[PROBLEM DESCRIPTION]: Word for word, restate every line of the listing that follows.

──────── INFORMATION PROVIDED ────────

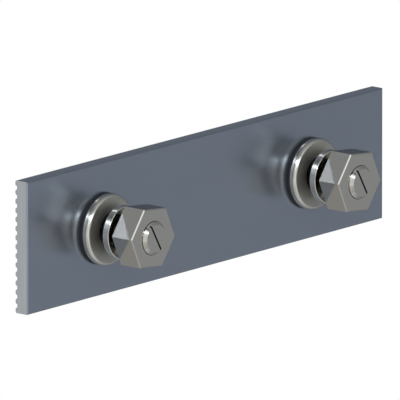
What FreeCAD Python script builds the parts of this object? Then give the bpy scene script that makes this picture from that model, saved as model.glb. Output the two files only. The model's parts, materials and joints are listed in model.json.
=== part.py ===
import FreeCAD, Part
import math
import os
import Sketcher
from FreeCAD import Placement, Rotation, Vector

# Rail splice: a flat bar with a ribbed back, clamped by two T-bolts that pass through it.
# Millimetres. The origin is the centre of the ribbed back at the crests, +X runs along the bar,
# +Z is up, the nuts stand out towards -Y and the T-heads lie behind the bar at +Y.

SIZES = [
    # the bar
    ("plate_length", 160.0),
    ("plate_height", 39.0),
    ("plate_thickness", 4.5),
    ("plate_edge_round", 0.35),
    ("rib_pitch", 2.67),
    ("rib_width", 1.6),
    ("rib_depth", 0.6),
    ("rib_round", 0.5),
    ("bolt_spacing", 93.0),
    # clearances between the bolt and what it passes through, measured on the radius
    ("hole_clearance", 0.5),
    ("ring_clearance", 0.1),
    ("washer_clearance", 0.3),
    ("lock_clearance", 0.2),
    ("nut_clearance", 0.12),
    # the stack on each bolt, from the bar outwards
    ("ring_outer", 21.0),
    ("ring_thickness", 1.1),
    ("ring_round", 0.25),
    ("washer_outer", 21.0),
    ("washer_thickness", 2.0),
    ("washer_front_round", 1.1),
    ("washer_back_round", 0.25),
    ("lock_gap", 3.3),
    ("lock_outer", 15.8),
    ("lock_thickness", 2.2),
    ("lock_round", 0.3),
    ("lock_split", 1.2),
    ("lock_split_lean", 0.8),
    ("lock_split_angle", -30.0),
    ("nut_gap", 2.7),
    ("nut_across_flats", 17.0),
    ("nut_height", 7.6),
    ("nut_chamfer", 0.3),
    ("nut_angle", -6.0),
    # the T-bolt
    ("thread_major", 9.85),
    ("bolt_end_proud", 1.1),
    ("bolt_end_chamfer", 0.85),
    ("bolt_angle", -60.0),
    ("slot_width", 0.6),
    ("slot_depth", 0.5),
    ("head_gap", 5.4),
    ("head_length", 21.0),
    ("head_width", 10.6),
    ("head_thickness", 4.5),
    ("head_edge_round", 0.5),
]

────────

[EXERCISE ANSWER]:
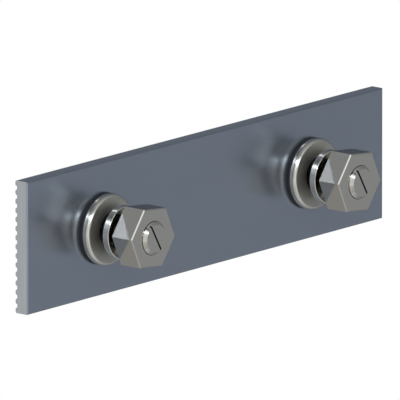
What FreeCAD Python script builds the parts of this object? Then give the bpy scene script that makes this picture from that model, saved as model.glb. Output the two files only. The model's parts, materials and joints are listed in model.json.
=== part.py ===
import FreeCAD, Part
import math
import os
import Sketcher
from FreeCAD import Placement, Rotation, Vector

# Rail splice: a flat bar with a ribbed back, clamped by two T-bolts that pass through it.
# Millimetres. The origin is the centre of the ribbed back at the crests, +X runs along the bar,
# +Z is up, the nuts stand out towards -Y and the T-heads lie behind the bar at +Y.

SIZES = [
    # the bar
    ("plate_length", 160.0),
    ("plate_height", 39.0),
    ("plate_thickness", 4.5),
    ("plate_edge_round", 0.35),
    ("rib_pitch", 2.67),
    ("rib_width", 1.6),
    ("rib_depth", 0.6),
    ("rib_round", 0.5),
    ("bolt_spacing", 93.0),
    # clearances between the bolt and what it passes through, measured on the radius
    ("hole_clearance", 0.5),
    ("ring_clearance", 0.1),
    ("washer_clearance", 0.3),
    ("lock_clearance", 0.2),
    ("nut_clearance", 0.12),
    # the stack on each bolt, from the bar outwards
    ("ring_outer", 21.0),
    ("ring_thickness", 1.1),
    ("ring_round", 0.25),
    ("washer_outer", 21.0),
    ("washer_thickness", 2.0),
    ("washer_front_round", 1.1),
    ("washer_back_round", 0.25),
    ("lock_gap", 3.3),
    ("lock_outer", 15.8),
    ("lock_thickness", 2.2),
    ("lock_round", 0.3),
    ("lock_split", 1.2),
    ("lock_split_lean", 0.8),
    ("lock_split_angle", -30.0),
    ("nut_gap", 2.7),
    ("nut_across_flats", 17.0),
    ("nut_height", 7.6),
    ("nut_chamfer", 0.3),
    ("nut_angle", -6.0),
    # the T-bolt
    ("thread_major", 9.85),
    ("bolt_end_proud", 1.1),
    ("bolt_end_chamfer", 0.85),
    ("bolt_angle", -60.0),
    ("slot_width", 0.6),
    ("slot_depth", 0.5),
    ("head_gap", 5.4),
    ("head_length", 21.0),
    ("head_width", 10.6),
    ("head_thickness", 4.5),
    ("head_edge_round", 0.5),
]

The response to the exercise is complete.